Moving to the challenges pertaining to the biology of aging. First, the hallmarks/pillars approach to identify the proximate causes has been criticized for not providing an explanatory nor an evolutionary framework for understanding aging (Gems and de Magalhães 2021). Second, caloric restriction, one of the long-hailed geroprotective treatments, showed to have little effect on the lifespan of rhesus monkeys (Mattison et al. 2012), calling question to its effects in “equilibrium species” like humans with different life history features than the short-lived “opportunistic species”, like mice (Demetrius 2005; Le Bourg 2016). Third, the genetic work on C. elegans has recently come under scrutiny as its remarkable plasticity may to some degree be a function of suppressing reproductive death, much like the pacific salmon (Kern et al. 2023), complicating yet another foundation of geroscience. Finally, our understanding of what senolytic treatments actually target, i.e., so-called ‘senescent cells’, and why they emerge, is still an open-ended question (Kowald et al. 2020; Gems and Kern 2020).
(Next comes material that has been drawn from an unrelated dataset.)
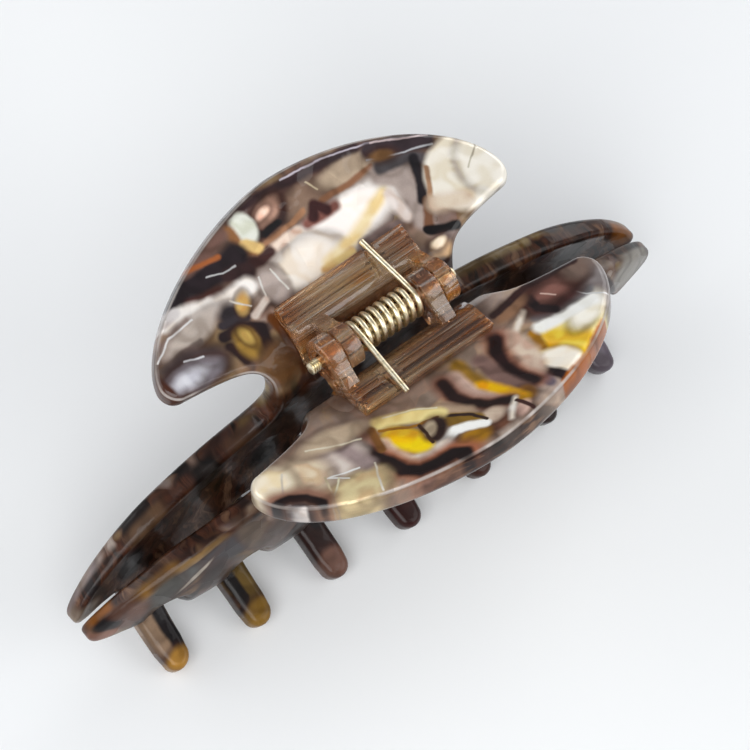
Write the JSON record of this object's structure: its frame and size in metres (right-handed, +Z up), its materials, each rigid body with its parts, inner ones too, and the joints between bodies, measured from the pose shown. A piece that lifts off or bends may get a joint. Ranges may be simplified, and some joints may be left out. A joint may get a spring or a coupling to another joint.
{
  "type": "claw clip",
  "caption": "Long double-sided claw clip for hair: two bent sheet halves with wide thumb grips and interlocking curved teeth, joined by a sprung pin hinge.",
  "frame": {"origin": "middle of the clip's footprint, level with the tips of its longest teeth; the pin axis is straight above it", "axes": "+X along the hinge pin and the jaws; +Y toward the rear half, the one that holds the spring's rear leg; +Z up, from the teeth to the hinge"},
  "size_m": [0.104, 0.0526, 0.0482],
  "materials": {
    "rear_acetate": "polished marbled pearlescent sheet, cream, grey and brown",
    "front_acetate": "polished marbled pearlescent sheet, cream, yellow and brown",
    "rear_amber": "clear amber moulded plastic",
    "front_amber": "clear amber moulded plastic",
    "pin_gold": "pale gold plated, ribbed end",
    "wire_gold": "pale gold plated wire"
  },
  "bodies": {
    "rear": {"rear_claw_half": "rear_acetate", "rear_hinge_leaf": "rear_amber", "hinge_pin": "pin_gold", "torsion_spring": "wire_gold"},
    "front": {"front_claw_half": "front_acetate", "front_hinge_leaf": "front_amber"}
  },
  "joints": [
    {"name": "clip_hinge", "type": "hinge", "parent": "rear", "child": "front", "pos_m": [0, 0, 0.04421], "axis": [-1, 0, 0], "range_deg": [0, 80], "stiffness_Nm_per_rad": 0.06, "springref_deg": -51.57, "deforming": ["torsion_spring"]}
  ]
}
As shown in a recent editorial in Biogerontology, the field is still riddled with knowledge gaps pertaining to evolution, the biological limits of survival, and the heterogeneity of the aging phenotype, each with caveats for the science of aging continuous attempt to develop effective therapies for aging (Rattan 2024).

Conclusion

Geroscience is a research agenda claiming that aging is malleable in model organisms, that what regulates this is sufficiently understood as mapped out by the pillars and hallmarks of aging, and that the time is ripe for translational research to target aging and improve late-life health in humans. Geroscience may have successfully rebranded itself by changing terminology (e.g., ‘gerotherapeutics’ instead of ‘anti-aging treatments’), adjusting its goals (‘improving healthspan’ instead of ‘perpetual youth’) among other things. The last decades of biogerontological research has made great strides towards developing promising treatments for improving human health, yet the claim of geroscience that such treatments are ready now or soon is on brand with past tradition.